My work is not a philosophical pontification of what might have been and may be, in a far off land where the majority of the population still lives a subsistence lifestyle. It is not even an attempt to romanticize what existence is like in a world less tarnished by Western intrusion, in a sort of “us verses them” dichotomy. My aim here is to give a brief introduction to the way the discipline seeks answers from the past, to situate the present, and to unmask what needs to be focused upon in the future.
I used myself as a methodological tool to help investigate how sport is played, perceived and affects the people of a small island state. I learnt how they trained, ate, relaxed, theorized and lived out their passion for the game.

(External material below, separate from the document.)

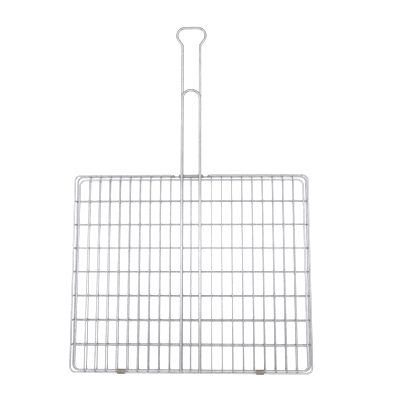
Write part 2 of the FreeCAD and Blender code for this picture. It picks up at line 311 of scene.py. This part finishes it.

I taught them some things I knew, like training principles for different physical purposes, the effects of the Tabata protocol, CrossFit style training, some of the science behind the natural nutritional opportunities of the islands vis-à-vis the Chinese imported carbohydrate and artificial sweetener calamity. They taught me how to properly climb coconut trees and dive deep down for barracuda. They broadened my understanding of physical health and wellbeing, more specifically, how Western notions are so incomplete and fraught with hidden agendas that continually derail logical fitness and nutritional programs.
If I was not sure before that we have much to learn when it comes to a holistic integration of social, physical, nutritional and evolutionary forms of bodily function, then the Solomon Islands has ingrained this in me. Stop wasting time waiting for someone else to debunk someone else’s idea on optimal performance, and for heavens sake, don’t take as gospel what you read in the traditional media. Eat fresh, natural foods, rest lots, exercise and move naturally and energetically daily, smile and enjoy your world around you. Solomon style.